On this occasion, MDF Italia renews its portfolio of designers and projects, presenting a selection of new products and collections. The Bonnet tables by Marialaura Irvine, the Peggy armchair by Gio Tirotto, as well as the Cantle chair collections by Marco Lavit and Edo by Tommaso Caldera are some of the brand's new products. But, without a doubt, the most striking proposal of the season is the Array sofa designed by Snøhetta. The couch has a versatile and flexible modular design, built from small independent pieces that allow you to create an infinitely long sofa with both curved and straight shapes.

design furniture, mdf italia, salone del mobile 2024, milan design week
Image courtesy of MDF Italia. Photography by Thomas Pagani

For its part, Acerbis has created a unique space full of identity for the occasion in collaboration with the architect Pitsou Kedem. In this setting, Acerbis presents its new designs: the Lokum blown glass coffee tables by Sabine Marcelis and the Élitra furniture by Pietro Russo in a series of different configurations.

acerbis design furniture, milan design week 2024
Image courtesy of Acerbis. Photography by Thomas Pagani

The traveling design gallery VERSO is traveling to Europe for the first time, opening the exhibition “Palma & Bravo: Dialogues between Brazil and Chile” in Milan on the occasion of Design Week.

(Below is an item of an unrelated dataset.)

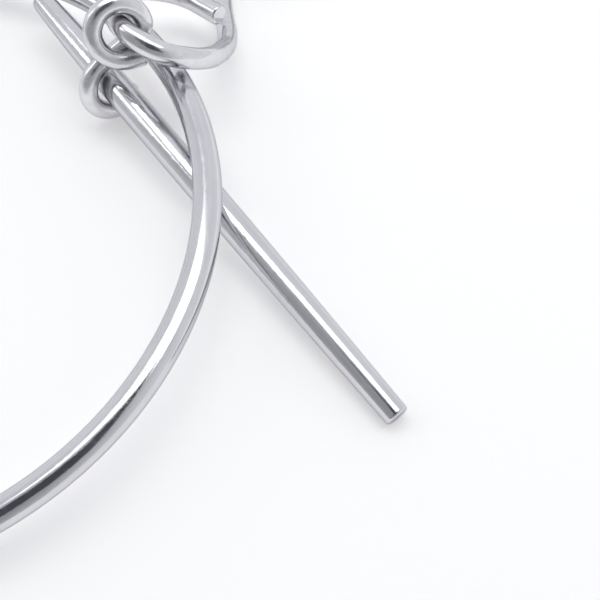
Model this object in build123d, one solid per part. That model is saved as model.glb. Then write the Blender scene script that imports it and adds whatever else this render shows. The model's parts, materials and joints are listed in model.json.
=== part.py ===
from build123d import *
import math
import os

# Four loose pieces of polished silver wire and rod lying interlocked on a table:
# a large hoop, a straight tapered rod under its rim, a small S-shaped coupling link
# whose two eyes hold the rod and the eye link, and the eye link resting over the rim.
# X to the right, Y away, Z up; lengths in millimetres. Every position below is taken from
# the point of the table under the middle of the hoop; the whole assembly is then moved so
# that the origin sits at the middle of the underside of its bounding box.

# large hoop
HOOP_WIRE = 2.80            # wire diameter
HOOP_RADIUS = 33.22         # centreline radius
HOOP_LIFT_DEG = 4.07        # the right side is propped up on the rod

# straight rod
ROD_TIP = Vector(50.77, -18.87, 1.22)   # centre of the flat end face
ROD_HEADING_DEG = 128.70    # from the tip towards the far end, seen from above
ROD_RISE_DEG = 3.50
ROD_LENGTH = 59.7
ROD_TIP_DIA = 2.40
ROD_FAR_DIA = 2.30
ROD_BELLY_DIA = 3.22
ROD_BELLY_AT = 40.0         # distance of the thickest place from the tip
ROD_SHOULDER = 9.0          # distance from the tip where the end taper fades out
ROD_SHOULDER_DIA = 2.72
ROD_NECK = 4.8              # length of the quicker taper at the far end
ROD_NECK_DIA = 2.78
TIP_ROUNDING = 0.30
FAR_ROUNDING = 1.00

# coupling link: one wire, a coiled eye round the eye link and a second eye round the rod
LINK_WIRE = 1.90
UPPER_EYE = Vector(24.180, 17.431, 10.854)
UPPER_EYE_NORMAL = Vector(0.3720, -0.8423, 0.3902)
UPPER_EYE_RADIUS = 2.66     # centreline
UPPER_EYE_START = -50.0     # blunt cut end, degrees up from the right
UPPER_EYE_TURN = 315.0
UPPER_EYE_PITCH = 1.83      # coil advance per turn, away from the normal
UPPER_EYE_STEPS = 7
CUT_END_REACH = 1.12        # the cut end is sprung a little outwards
LOWER_EYE_FROM_TIP = 45.44  # along the rod
LOWER_EYE_RADIUS = 2.93
LOWER_EYE_START = 72.0      # degrees from the outer side of the rod, over its top
LOWER_EYE_TURN = 220.0
LOWER_EYE_LEAN = (-0.80, -0.50, 0.10, 0.60, 0.75, -0.60)    # each corner, towards the tip

# eye link: one wire, a tilted oval eye, a straight shank and a flat eye at the far end
EYE_WIRE = 2.20
EYE_CENTRE = Vector(28.564, 22.636, 6.393)
EYE_LONG_AXIS = Vector(-0.2715, -0.7958, 0.5413)
EYE_SHORT_AXIS = Vector(0.8570, -0.4558, -0.2404)
EYE_LONG = 8.80             # semi-axes of the corner polygon of the oval
EYE_SHORT = 6.28
EYE_START = 160.0           # cut end, degrees round the oval
EYE_TURN = 310.0
EYE_STEPS = 7
LIFT_DIRECTION = Vector(0.1336, -0.6700, 0.7303)
END_LIFT = 4.30             # the cut end is sprung up over the shank
SECOND_LIFT = 1.90
LEAVING_DROP = 0.90         # the wire dips towards the shank as it leaves the oval
SHANK_START = Vector(32.97, 29.90, 1.20)
FLAT_EYE_CENTRE = Vector(38.56, 41.86, 1.20)
FLAT_EYE_SHORT = 6.20       # semi-axes of the corner polygon, X and Y
FLAT_EYE_LONG = 7.77
FLAT_EYE_START = 190.0
FLAT_EYE_TURN = -318.0
FLAT_EYE_STEPS = 8

CORNER_SHARE = 0.45         # share of the shorter neighbouring run used up by each bend
WIRE_END_ROUNDING = 0.25


def wire_path(corners):
    """Straight runs joined by tangent arcs, each as large as its neighbours allow."""
    radii = []
    for before, corner, after in zip(corners, corners[1:], corners[2:]):
        into, out = corner - before, after - corner
        turn = math.radians(into.get_angle(out))
        run = min(into.length, out.length)
        radii.append(CORNER_SHARE * run / math.tan(turn / 2))
    return FilletPolyline(*corners, radius=radii)


def wire_body(path, diameter):
    """Round wire swept along a path, its two cut ends slightly rounded."""
    start = Plane(origin=path @ 0, z_dir=path % 0)
    body = sweep(start * Circle(diameter / 2), path=path)
    ends = [edge for edge in body.edges().filter_by(GeomType.CIRCLE)
            if (edge.arc_center - (path @ 0)).length < WIRE_END_ROUNDING
            or (edge.arc_center - (path @ 1)).length < WIRE_END_ROUNDING]
    return fillet(ends, WIRE_END_ROUNDING)


def make_hoop():
    tilt = Location((0, 0, hoop_height()), (0, -HOOP_LIFT_DEG, 0))
    return tilt * Torus(HOOP_RADIUS, HOOP_WIRE / 2)


def hoop_height():
    """Height of the middle of the hoop when its left side touches the table."""
    return HOOP_WIRE / 2 + HOOP_RADIUS * math.sin(math.radians(HOOP_LIFT_DEG))


def rod_direction():
    """Unit vector from the flat tip to the far end."""
    heading, rise = math.radians(ROD_HEADING_DEG), math.radians(ROD_RISE_DEG)
    return Vector(math.cos(heading) * math.cos(rise), math.sin(heading) * math.cos(rise),
                  math.sin(rise))


def make_rod():
    neck = ROD_LENGTH - ROD_NECK
    side = Spline((ROD_TIP_DIA / 2, 0), (ROD_SHOULDER_DIA / 2, ROD_SHOULDER),
                  (ROD_BELLY_DIA / 2, ROD_BELLY_AT), (ROD_NECK_DIA / 2, neck),
                  (ROD_FAR_DIA / 2, ROD_LENGTH))
    outline = Polyline((ROD_FAR_DIA / 2, ROD_LENGTH), (0, ROD_LENGTH), (0, 0), (ROD_TIP_DIA / 2, 0))
    rod = revolve(Plane.XZ * make_face([side, outline]), Axis.Z)
    rims = rod.edges().filter_by(GeomType.CIRCLE).sort_by(Axis.Z)
    rod = fillet(rims[0], TIP_ROUNDING)
    rims = rod.edges().filter_by(GeomType.CIRCLE).sort_by(Axis.Z)
    rod = fillet(rims[-1], FAR_ROUNDING)
    return Plane(origin=ROD_TIP, z_dir=rod_direction()).location * rod


def coil(centre, right, up, normal, radius, start, turn, shifts):
    """Corners of an open eye, evenly spaced round it, each shifted along the eye's normal."""
    step = turn / (len(shifts) - 1)
    reach = radius / math.cos(math.radians(step / 2))
    corners = []
    for i, shift in enumerate(shifts):
        angle = math.radians(start + i * step)
        corners.append(centre + right * (reach * math.cos(angle)) + up * (reach * math.sin(angle))
                       + normal * shift)
    return corners


def make_coupling_link():
    upper_normal = UPPER_EYE_NORMAL.normalized()
    right = (Vector(1, 0, 0) - upper_normal * upper_normal.X).normalized()
    up = upper_normal.cross(right)
    advance = UPPER_EYE_PITCH * UPPER_EYE_TURN / 360
    shifts = [(0.5 - i / UPPER_EYE_STEPS) * advance for i in range(UPPER_EYE_STEPS + 1)]
    upper = coil(UPPER_EYE, right, up, upper_normal, UPPER_EYE_RADIUS, UPPER_EYE_START,
                 -UPPER_EYE_TURN, shifts)
    out_from_middle = upper[0] - UPPER_EYE - upper_normal * shifts[0]
    upper[0] += out_from_middle * (CUT_END_REACH - 1)
    lower_centre = ROD_TIP + rod_direction() * LOWER_EYE_FROM_TIP
    to_tip = -rod_direction()
    over = (LIFT_DIRECTION - to_tip * LIFT_DIRECTION.dot(to_tip)).normalized()
    lower = coil(lower_centre, over.cross(to_tip), over, to_tip, LOWER_EYE_RADIUS,
                 LOWER_EYE_START, LOWER_EYE_TURN, LOWER_EYE_LEAN)
    return wire_body(wire_path(upper + lower), LINK_WIRE)


def make_eye_link():
    corners = []
    lifts = {0: END_LIFT, 1: SECOND_LIFT, EYE_STEPS: -LEAVING_DROP}
    for i in range(EYE_STEPS + 1):
        angle = math.radians(EYE_START + i * EYE_TURN / EYE_STEPS)
        corners.append(EYE_CENTRE + EYE_LONG_AXIS * (EYE_LONG * math.cos(angle))
                       + EYE_SHORT_AXIS * (EYE_SHORT * math.sin(angle))
                       + LIFT_DIRECTION * lifts.get(i, 0))
    corners.append(SHANK_START)
    for i in range(FLAT_EYE_STEPS + 1):
        angle = math.radians(FLAT_EYE_START + i * FLAT_EYE_TURN / FLAT_EYE_STEPS)
        corners.append(FLAT_EYE_CENTRE + Vector(FLAT_EYE_SHORT * math.cos(angle),
                                                FLAT_EYE_LONG * math.sin(angle)))
    return wire_body(wire_path(corners), EYE_WIRE)


os.makedirs("parts", exist_ok=True)
pieces = {"large_hoop": make_hoop(), "straight_rod": make_rod(),
          "coupling_link": make_coupling_link(), "eye_link": make_eye_link()}
boxes = [piece.bounding_box() for piece in pieces.values()]
box = boxes[0]
for other in boxes[1:]:
    box = box.add(other)
to_origin = Location((-box.center().X, -box.center().Y, -box.min.Z))
for name, piece in pieces.items():
    export_step(to_origin * piece, f"parts/{name}.step")
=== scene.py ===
import json
import math

import bpy
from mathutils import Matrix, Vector

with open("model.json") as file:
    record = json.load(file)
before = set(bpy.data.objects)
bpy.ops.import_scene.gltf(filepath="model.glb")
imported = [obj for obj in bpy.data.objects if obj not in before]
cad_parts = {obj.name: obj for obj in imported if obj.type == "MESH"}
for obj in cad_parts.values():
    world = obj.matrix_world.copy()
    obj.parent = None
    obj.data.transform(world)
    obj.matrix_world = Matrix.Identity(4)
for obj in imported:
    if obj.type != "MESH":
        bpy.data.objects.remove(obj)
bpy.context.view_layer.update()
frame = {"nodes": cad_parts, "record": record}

MM = 0.001

# Lengths are in metres, apart from those of the silver and the camera's place, in millimetres.

# silver
HOOP_RADIUS = 33.22                     # centreline of the hoop's wire
COOL = (0.72, 0.72, 0.745)
# painted light: the two links get a lighter copy of the same silver, to offset the darker
# reflections that fall on them
LIGHTENED_LINK_TINT = (0.78, 0.78, 0.80)
DEEP_EDGE = (0.58, 0.58, 0.61)          # tint where the metal is seen edge-on
# painted light: the links' lighter copy of the edge tint, for the same reason
LIGHTENED_LINK_EDGE = (0.70, 0.70, 0.72)
DARKER_SHARE = 0.90                     # of the tint, in the darker patches
# painted shade: a dark grey mixed into the colour where wires lie close to other wires and to
# the floor
PAINTED_SHADE_GREY = (0.34, 0.33, 0.33, 1.0)
PAINTED_SHADE_SHARE = 0.34                    # in the tightest places
TIGHT_PLACE_ROUGHNESS = 0.10
TIGHT_REACH = 1.2
HAIRLINE_RUNS = (((0.06, 1.0, 1.0), 26.0), ((1.0, 0.07, 1.0), 22.0),
                 ((1.0, 1.0, 0.05), 24.0), ((0.10, 0.9, 0.2), 30.0))    # stretch, scale
HAIRLINE_WIDTH = 0.012                  # share of the noise's range
MARK_DEPTH = 0.0012
NICK_SCALE = 0.9
NICK_RADII = (0.03, 0.09)               # full depth inside the first, none past the second
DRAWN_STRETCH = (0.05, 1.0, 1.0)
WAVE_STRETCH = (0.35, 1.0, 1.0)
BAND_STRETCH = (0.03, 1.0, 1.0)

# sockets of the colour Mix node
MIX_COLOUR_A = 6
MIX_COLOUR_B = 7
MIX_COLOUR_RESULT = 2

# floor and dark card
CARD_SHADES = ((0.3, (0.90, 0.90, 0.90)), (0.7, (0.925, 0.925, 0.925)))
CARD_GLOW = 0.26                        # keeps the shadows as pale as on a light table
FLOOR_SIZE = (4.0, 4.0)
FLOOR_DROP = 0.00002                    # under the lowest wire
CLOTH_SHADES = ((0.3, (0.050, 0.050, 0.062)), (0.7, (0.085, 0.085, 0.102)))
DARK_CARD_SIZE = (0.27, 0.27)
DARK_CARD_SIDE = (285, 64)              # azimuth, elevation
DARK_CARD_AWAY = 0.34

# room: brightness by how far a direction leans towards the camera's side
SHADY_SIDE = (250, 36)                  # azimuth, elevation
ROOM_SHADES = ((0.0, 0.84), (0.35, 0.72), (0.62, 0.54), (0.85, 0.38))
ROOM_TINT = (0.97, 0.98, 1.02)
MIDDLE = Vector((0.02, -0.005, 0.004))  # what the lights and the dark card face

# camera
CAMERA_PLACE = (33.375, -52.09, 79.32)
CAMERA_ELEVATION = 64.576               # degrees above the table, looking down
LENS = 54.0
SENSOR = 36.0
NEAREST_SEEN = 0.002


# ---------------------------------------------------------------- node helpers

class Nodes:
    """Short calls for building one material's node tree."""

    def __init__(self, name):
        self.material = bpy.data.materials.new(name)
        self.material.use_nodes = True
        self.tree = self.material.node_tree
        self.tree.nodes.clear()

    def add(self, kind, settings=None, values=None):
        node = self.tree.nodes.new(kind)
        for key, value in (settings or {}).items():
            setattr(node, key, value)
        for key, value in (values or {}).items():
            if isinstance(value, bpy.types.NodeSocket):
                self.tree.links.new(value, node.inputs[key])
            else:
                node.inputs[key].default_value = value
        return node

    def object_place(self):
        return self.add("ShaderNodeTexCoord").outputs["Object"]

    def math(self, operation, a, b=0.0):
        return self.add("ShaderNodeMath", {"operation": operation}, {0: a, 1: b}).outputs[0]

    def vector(self, operation, a, b):
        node = self.add("ShaderNodeVectorMath", {"operation": operation}, {0: a, 1: b})
        return node.outputs["Value" if operation == "DOT_PRODUCT" else "Vector"]

    def combine(self, x, y, z):
        return self.add("ShaderNodeCombineXYZ", None, {0: x, 1: y, 2: z}).outputs[0]

    def noise(self, where, scale, detail=2.0, roughness=0.5):
        return self.add("ShaderNodeTexNoise", {"normalize": True},
                        {"Vector": where, "Scale": scale, "Detail": detail,
                         "Roughness": roughness}).outputs["Fac"]

    def remap(self, value, low, high, new_low, new_high):
        return self.add("ShaderNodeMapRange", {"clamp": True},
                        {"Value": value, 1: low, 2: high, 3: new_low, 4: new_high}).outputs[0]

    def ramp(self, value, stops):
        node = self.add("ShaderNodeValToRGB", None, {0: value})
        set_stops(node.color_ramp, stops)
        return node.outputs[0]

    def bump(self, height, distance, **more):
        return self.add("ShaderNodeBump", None, {"Distance": distance * MM, "Height": height,
                                                 "Strength": 1.0, **more}).outputs[0]

    def finish(self, **values):
        """Plug one Principled shader into the output and give the material."""
        inputs = {key.replace("_", " ").title(): value for key, value in values.items()}
        shader = self.add("ShaderNodeBsdfPrincipled", None, inputs)
        self.add("ShaderNodeOutputMaterial", None, {"Surface": shader.outputs[0]})
        return self.material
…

The exhibition is a dialogue between two Latin American design studios—Palma, established in São Paulo, Brazil, and Bravo, in Santiago, Chile. Both studios present new collections combining tradition and craftsmanship with new and interesting technologies.

Palma presents the Bingo collection with a wide range of carefully handcrafted pieces, like a floor lamp, a table lamp, a side table, an armchair, or a mirror. The artisanal techniques are the true protagonists of the collection. On the contrary, the Bravo Trama storage system exploits a 100% technical and rational design that seeks to minimize the number of pieces with a technical assembly and orthogonal geometry.